#### WHAT IS ASKED
Set down each line from the one containing "for name, shape" to the one containing "imported = [obj", inclusive, exactly as written and with nothing further.

#### DATASET EXTRACT
━━━━━━━━

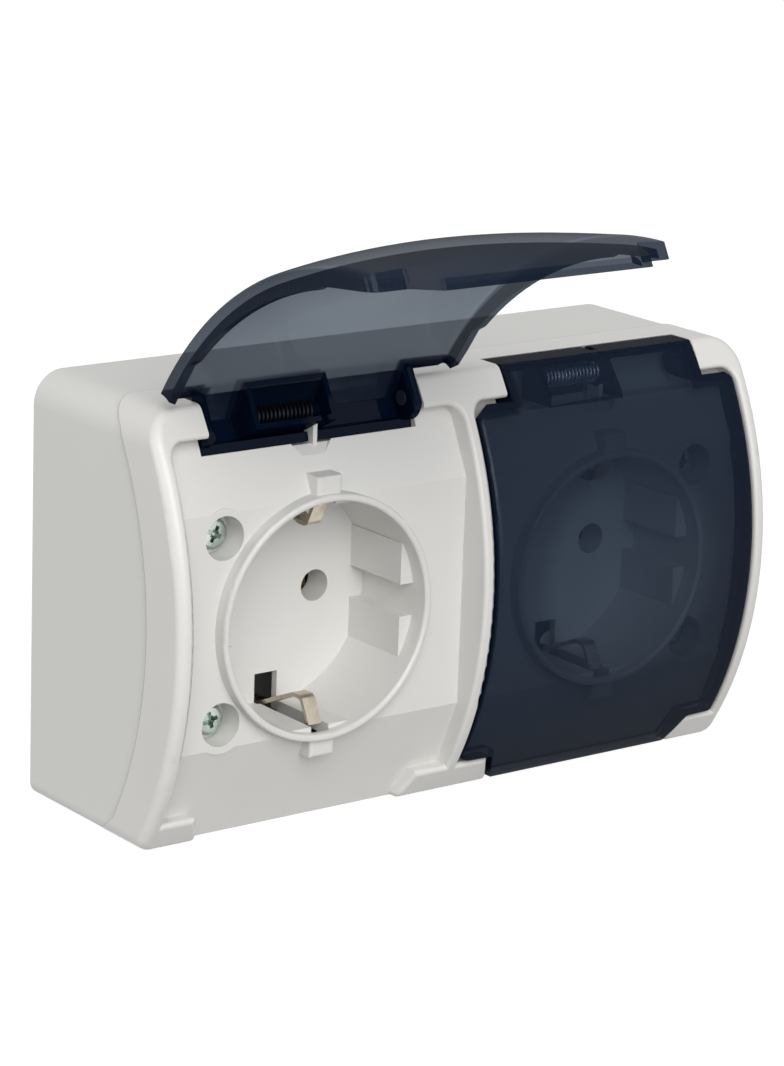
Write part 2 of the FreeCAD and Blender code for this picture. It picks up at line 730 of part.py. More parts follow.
def makeLid(centre):
    outer = lidBlock(0)
    half = recessHalfWidth - lidGap
    sides = [edge for edge in outer.Edges
             if abs(abs(edge.CenterOfMass.x) - half) < 1e-3 and edge.Curve.TypeId != "Part::GeomLine"]
    outer = outer.makeFillet(lidEdgeRounding, sides)
    outline = lidOutline()
    inside = outline.makeOffset2D(-lidSideWall)
    depth = Vector(0, crestDepth + beyond, 0)
    shell = outer.common(Part.Face(outline).extrude(depth))
    shell = shell.cut(lidBlock(lidThickness).common(Part.Face(inside).extrude(depth)))

    # The skirt stays shallow and clear of the recess floor, the ears reach the hinge axis
    skirt = polygonX(plateProfile(-plateClearance, crestY - beyond, False), -half, half)
    skirt = skirt.cut(behindFace(lidSkirtDepth, 0, halfHeight + beyond, -half, half))
    hinge = earProfile(-hingeHalfWidth, hingeHalfWidth)
    lid = shell.common(skirt.fuse(hinge))
    lid = lid.fuse(barrel(-hingeHalfWidth, hingeHalfWidth))

    # The pocket round the spring
    left, right = pocketLeft, pocketRight
    top = halfHeight - lidSideWall / 2
    low = pivotHeight - pocketBottom
    back = pivotY + pocketBack
    front = pivotY - pocketFront
    pocket = box(left, right, crestY, back, low, top)
    room = box(left + pocketWall, right - pocketWall, front + pocketWall, back - pocketWall,
               low - proud, top)
    room = room.fuse(box(left - proud, right + proud, crestY - beyond, front, low - proud, top))
    pocket = pocket.cut(room).common(lidBlock(lidThickness / 2))
    hold = springStubTurns * springPitch
    stubs = [
        cylinderX(pivotY, pivotHeight, left + pocketWall / 2, springStart + hold, springStubRadius),
        cylinderX(pivotY, pivotHeight, springEnd - hold, right - pocketWall / 2, springStubRadius),
    ]
    lid = lid.fuse([pocket] + stubs).removeSplitter()

    # The slit that the cover's web passes through, the pivot holes, and room for the lugs
    x0, x1 = ribOffset - slitWidth / 2, ribOffset + slitWidth / 2
    tools = [
        box(x0, x1, pivotY + slitFront, 0, pivotHeight + springOuter, halfHeight + proud),
        box(x0, x1, pivotY + springOuter, 0, low - proud, halfHeight + proud),
        cylinderX(pivotY, pivotHeight, -half, left - pocketWall, pivotStubRadius + pivotClearance),
        cylinderX(pivotY, pivotHeight, right + pocketWall, half, pivotStubRadius + pivotClearance),
    ]
    lugReach = math.hypot(faceY(recessTop) - pivotY, recessTop - pivotHeight) + lidGap
    corner = recessHalfWidth - recessCornerRadius
    cornerLow = recessTop - recessCornerRadius + math.sqrt(recessCornerRadius ** 2 - (half - corner) ** 2)
    cornerReach = math.hypot(faceY(cornerLow) - pivotY, cornerLow - pivotHeight) + lidGap
    for side in (-1, 1):
        x0, x1 = sorted((side * half, side * hingeHalfWidth))
        tools.append(cylinderX(pivotY, pivotHeight, x0, x1, lugReach))
        tools.append(Part.makeCone(lugReach, cornerReach, half - corner,
                                   Vector(side * corner, pivotY, pivotHeight), Vector(side, 0, 0)))
    for tool in tools:
        lid = lid.cut(tool)
    lid.translate(Vector(centre, 0, 0))
    return lid


def opened(shape, angle):
    turned = shape.copy()
    turned.rotate(Vector(0, pivotY, pivotHeight), Vector(1, 0, 0), -angle)
    return turned


def makeSpring(centre, angle):
    # Coil on the hinge axis, one leg on the lid and one on the cover's web
    wire = springWire / 2
    coil = cylinderX(pivotY, pivotHeight, springStart - wire, springEnd + wire, springOuter)
    inside = cylinderX(pivotY, pivotHeight, springStart - proud, springEnd + proud, springRadius - wire)
    coil = coil.cut(inside)
    leg = wire - springLegTrim
    lidLeg = cylinderY(springStart, pivotHeight - springRadius, pivotY - springLidLeg, pivotY, leg)
    coverLeg = cylinderZ(springEnd, pivotY + springRadius, pivotHeight - springCoverLeg,
                         pivotHeight, leg)
    spring = fuseAll([coil, opened(lidLeg, angle), coverLeg])
    spring.translate(Vector(centre, 0, 0))
    return spring


def screw(x, z, seatY, headRadius, headHeight, shankRadius, length):
    # A pan head screw that goes in along Y, with a cross in its head
    topY = seatY - headHeight
    head = cylinderY(x, z, topY, seatY, headRadius)
    body = head.fuse(cylinderY(x, z, seatY, seatY + length, shankRadius))
    edges = [edge for edge in body.Edges
             if edge.Curve.TypeId == "Part::GeomCircle" and abs(edge.CenterOfMass.y - topY) < 1e-6]
    body = body.makeFillet(headHeight * headShare, edges)
    reach = headRadius * driveShare
    for dx, dz in ((reach, driveWidth / 2), (driveWidth / 2, reach)):
        body = body.cut(box(x - dx, x + dx, topY - proud, topY + driveDepth, z - dz, z + dz))
    return body


def band(points, thickness):
    # The outline of a strip of even thickness along a bent line
    normals = []
    for (u0, v0), (u1, v1) in zip(points, points[1:]):
        length = math.hypot(u1 - u0, v1 - v0)
        normals.append(((v1 - v0) / length, (u0 - u1) / length))
    other = []
    for k, (u, v) in enumerate(points):
        a, b = normals[max(k - 1, 0)], normals[min(k, len(normals) - 1)]
        scale = thickness / (1 + a[0] * b[0] + a[1] * b[1])
        other.append((u + (a[0] + b[0]) * scale, v + (a[1] + b[1]) * scale))
    return points + other[::-1]


def pins(centre):
    # Each pin of a socket: its x, and which way its terminal lies
    return [(centre - pinPitch / 2, 1), (centre + pinPitch / 2, -1)]


def spanZ(up, near, far):
    return sorted((up * near, up * far))


def makeInsulator(centre):
    body = roundedY(centre - blockHalfWidth, centre + blockHalfWidth, -blockHalfHeight, blockHalfHeight,
                    blockFrontY, blockBackY, blockCorner, blockCorner)
    ears = roundedY(centre - blockEarReach, centre + blockEarReach, -blockEarHalf, blockEarHalf,
                    earBackY - blockEarThickness, earBackY, blockCorner, blockCorner)
    tools = []
    frontY = blockFrontY - proud
    for x, up in pins(centre):
        leaf = leafMouth / 2 + stripThickness + chamberGap
        tail = tailWidth / 2 + chamberGap
        endZ = terminalHeight + linkWidth / 2 + chamberGap
        low, high = -leafHalf - chamberGap, leafHalf + stripThickness + chamberGap
        z0, z1 = spanZ(up, low, high)
        tools.append(box(x - leaf, x + leaf, frontY, floorY + pinLength + pinTipGap, z0, z1))
        z0, z1 = spanZ(up, 0, endZ)
        tools.append(box(x - tail, x + tail, frontY, tailBackY, z0, z1))
        z0, z1 = spanZ(up, terminalHeight - linkWidth / 2 - chamberGap, endZ)
        tools.append(box(centre - blockHalfWidth - proud, centre + blockHalfWidth + proud, frontY,
                         tailBackY - stripThickness, z0, z1))
        tools.append(cylinderY(x, up * terminalHeight, tailBackY - proud,
                               tailBackY + terminalBite + chamberGap, terminalScrewRadius + pilotGap))
    tools.append(cylinderY(centre, earthScrewZ, frontY, blockFrontY + earthBite + chamberGap,
                           terminalScrewRadius + pilotGap))
    for side in (-1, 1):
        tools.append(cylinderY(centre + side * blockScrewX, 0, frontY, 0,
                               blockScrewRadius + screwClearance))
    body = body.fuse(ears)
    for tool in tools:
        body = body.cut(tool)
    return body


def makeContact(x, up):
    # A sprung U that grips the pin, with a tail to its terminal
    mouth, gap, foot = leafMouth / 2, leafGap / 2, leafFoot / 2
    strip = stripThickness
    inner = [(mouth, -leafHalf), (gap, 0), (foot, leafHalf)]
    outer = [(mouth + strip, -leafHalf), (gap + strip, 0), (foot + strip, leafHalf + strip)]
    side = inner + outer[::-1]
    right = [(x + dx, up * z) for dx, z in side]
    left = [(x - dx, up * z) for dx, z in side]
    y0 = tailBackY - leafLength
    z0, z1 = spanZ(up, leafHalf, leafHalf + strip)
    parts = [polygonY(right, y0, tailBackY), polygonY(left, y0, tailBackY),
             box(x - foot - strip / 2, x + foot + strip / 2, y0, tailBackY, z0, z1)]
    z0, z1 = spanZ(up, leafHalf, terminalHeight + linkEnd - holeGap)
    parts.append(box(x - tailWidth / 2, x + tailWidth / 2, tailBackY - strip, tailBackY, z0, z1))
    contact = fuseAll(parts)
    hole = cylinderY(x, up * terminalHeight, tailBackY - 2 * strip, tailBackY + strip,
                     terminalScrewRadius + holeGap)
    return contact.cut(hole)


def makeLink(x0, x1, z, backY):
    # A flat bar from a terminal of one socket to the same one of the other
    half = linkWidth / 2
    bar = box(x0 - linkEnd, x1 + linkEnd, backY - stripThickness, backY, z - half, z + half)
    for x in (x0, x1):
        bar = bar.cut(cylinderY(x, z, backY - proud, backY + proud, terminalScrewRadius + holeGap))
    return bar


def makeEarthBracket(centre):
    # A strap behind the cup floor that ends in a sprung clip at the top and the bottom
    foldY = ringY + clipFoldSetback
    half = [(blockFrontY, clipRoot), (floorY, clipFoot), (foldY, clipFold),
            (foldY - clipFoldLength, clipFold), (ringY + clipTipSetback, clipTip)]
    lower = [(y, -z) for y, z in reversed(half)]
    outline = band(lower + half, -stripThickness)
    bracket = polygonX(outline, centre - clipWidth / 2, centre + clipWidth / 2)
    bracket = bracket.makeFillet(clipBend + stripThickness, foldEdges(bracket, clipFold - stripThickness))
    bracket = bracket.makeFillet(clipBend, foldEdges(bracket, clipFold))
    half = linkWidth / 2
    pad = box(centre - earthPadWidth / 2, centre + earthPadWidth / 2, blockFrontY - stripThickness,
              blockFrontY, earthScrewZ - half, earthScrewZ + half)
    hole = cylinderY(centre, earthScrewZ, blockFrontY - 2 * stripThickness, blockFrontY + stripThickness,
                     terminalScrewRadius + holeGap)
    return bracket.fuse(pad).removeSplitter().cut(hole)


def foldEdges(body, height):
    # The edges across the strip at its two folds
    edges = []
    for edge in body.Edges:
        across = abs(edge.Vertexes[0].X - edge.Vertexes[-1].X) > clipWidth / 2
        if across and abs(abs(edge.CenterOfMass.z) - height) < stripThickness / 2:
            edges.append(edge)
    return edges


def terminalScrews(centre):
    screws = []
    seat = tailBackY - 2 * stripThickness
    for x, up in pins(centre):
        screws.append(screw(x, up * terminalHeight, seat, terminalHeadRadius, terminalHeadHeight,
                            terminalScrewRadius, 2 * stripThickness + terminalBite))
    seat = blockFrontY - 2 * stripThickness
    screws.append(screw(centre, earthScrewZ, seat, terminalHeadRadius, terminalHeadHeight,
                        terminalScrewRadius, 2 * stripThickness + earthBite))
    return Part.makeCompound(screws)


def coverScrews():
    length = screwBossEndY - headSeatY + screwBite
    screws = []
    for x, z in screwPlaces():
        screws.append(screw(x, z, headSeatY, screwHeadRadius, screwHeadHeight, screwShankRadius, length))
    return Part.makeCompound(screws)


def insulatorScrews():
    seat = earBackY - blockEarThickness
    length = blockEarThickness + blockScrewBite
    screws = []
    for x in blockScrewPlaces():
        screws.append(screw(x, 0, seat, blockScrewHeadRadius, blockScrewHeadHeight, blockScrewRadius, length))
    return Part.makeCompound(screws)


def makeGrommet():
    # A rubber plug in the cable entry: flange, wall, inner lip and a thin membrane to cut open
    low = -halfHeight
    inner = low + wall + entryLift + grommetGap
    flange = entryRadius + entryFlange - grommetGap
    body = entryRadius - grommetGap
    bore = body - grommetWall
    step = low + entryRecess - grommetGap / 2
    lip = entryRadius + grommetLip
    dish = low + grommetDish
    profile = [
        (0, dish), (bore - grommetChamfer, dish), (bore, low), (flange, low), (flange, step),
        (body, step), (body, inner), (lip, inner), (body, inner + grommetLip), (bore, inner + grommetLip),
        (bore, dish + membrane), (0, dish + membrane),
    ]
    wire = Part.makePolygon([Vector(r, -entryDepth, z) for r, z in profile + profile[:1]])
    return Part.Face(wire).revolve(Vector(0, -entryDepth, 0), Vector(0, 0, 1), 360)


nodes["front_cover"] = makeFrontCover()
nodes["rear_box"] = makeRearBox()
nodes["cover_seal"] = sealBody(0, sealHeight)
nodes["cover_screws"] = coverScrews()
nodes["cable_grommet"] = makeGrommet()
nodes["insulator_screws"] = insulatorScrews()
for name, centre in gangCentres.items():
    angle = openAngle if name == "left" else 0
    nodes[name + "_lid"] = opened(makeLid(centre), angle)
    nodes[name + "_lid_spring"] = makeSpring(centre, angle)
    nodes[name + "_insulator"] = makeInsulator(centre)
    nodes[name + "_terminal_screws"] = terminalScrews(centre)
    nodes[name + "_earth_bracket"] = makeEarthBracket(centre)
    for pole, (x, up) in zip(("line", "neutral"), pins(centre)):
        nodes[name + "_" + pole + "_contact"] = makeContact(x, up)
leftX, rightX = gangCentres["left"], gangCentres["right"]
for pole, (offset, up) in zip(("line", "neutral"), pins(0)):
    nodes[pole + "_link"] = makeLink(leftX + offset, rightX + offset, up * terminalHeight,
                                     tailBackY - stripThickness)
nodes["earth_link"] = makeLink(leftX, rightX, earthScrewZ, blockFrontY - stripThickness)

os.makedirs("parts", exist_ok=True)
for name, shape in nodes.items():
    shape.exportStep("parts/" + name + ".step")
    print(name, len(shape.Solids), round(shape.Volume), shape.isValid())
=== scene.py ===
import json
import math

import bmesh
import bpy
from mathutils import Matrix, Vector


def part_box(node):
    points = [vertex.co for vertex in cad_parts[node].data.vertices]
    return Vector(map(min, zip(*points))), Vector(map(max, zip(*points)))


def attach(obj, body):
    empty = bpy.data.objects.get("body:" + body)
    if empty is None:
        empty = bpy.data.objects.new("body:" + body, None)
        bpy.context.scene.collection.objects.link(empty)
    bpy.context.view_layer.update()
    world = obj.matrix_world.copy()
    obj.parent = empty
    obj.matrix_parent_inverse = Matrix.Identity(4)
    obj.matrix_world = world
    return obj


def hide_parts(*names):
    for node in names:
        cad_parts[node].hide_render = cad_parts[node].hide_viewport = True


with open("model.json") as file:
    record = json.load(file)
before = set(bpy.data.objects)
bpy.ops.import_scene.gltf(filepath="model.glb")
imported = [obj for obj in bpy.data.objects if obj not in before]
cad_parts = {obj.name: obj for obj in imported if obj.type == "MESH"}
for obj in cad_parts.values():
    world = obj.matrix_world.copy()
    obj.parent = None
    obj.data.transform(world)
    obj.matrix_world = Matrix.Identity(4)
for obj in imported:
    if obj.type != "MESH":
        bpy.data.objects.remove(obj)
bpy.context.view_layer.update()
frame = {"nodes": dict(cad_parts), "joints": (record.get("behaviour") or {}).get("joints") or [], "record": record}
print("frame loaded")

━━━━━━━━

#### ANSWER TO THE TASK
for name, shape in nodes.items():
    shape.exportStep("parts/" + name + ".step")
    print(name, len(shape.Solids), round(shape.Volume), shape.isValid())
=== scene.py ===
import json
import math

import bmesh
import bpy
from mathutils import Matrix, Vector


def part_box(node):
    points = [vertex.co for vertex in cad_parts[node].data.vertices]
    return Vector(map(min, zip(*points))), Vector(map(max, zip(*points)))


def attach(obj, body):
    empty = bpy.data.objects.get("body:" + body)
    if empty is None:
        empty = bpy.data.objects.new("body:" + body, None)
        bpy.context.scene.collection.objects.link(empty)
    bpy.context.view_layer.update()
    world = obj.matrix_world.copy()
    obj.parent = empty
    obj.matrix_parent_inverse = Matrix.Identity(4)
    obj.matrix_world = world
    return obj


def hide_parts(*names):
    for node in names:
        cad_parts[node].hide_render = cad_parts[node].hide_viewport = True


with open("model.json") as file:
    record = json.load(file)
before = set(bpy.data.objects)
bpy.ops.import_scene.gltf(filepath="model.glb")
imported = [obj for obj in bpy.data.objects if obj not in before]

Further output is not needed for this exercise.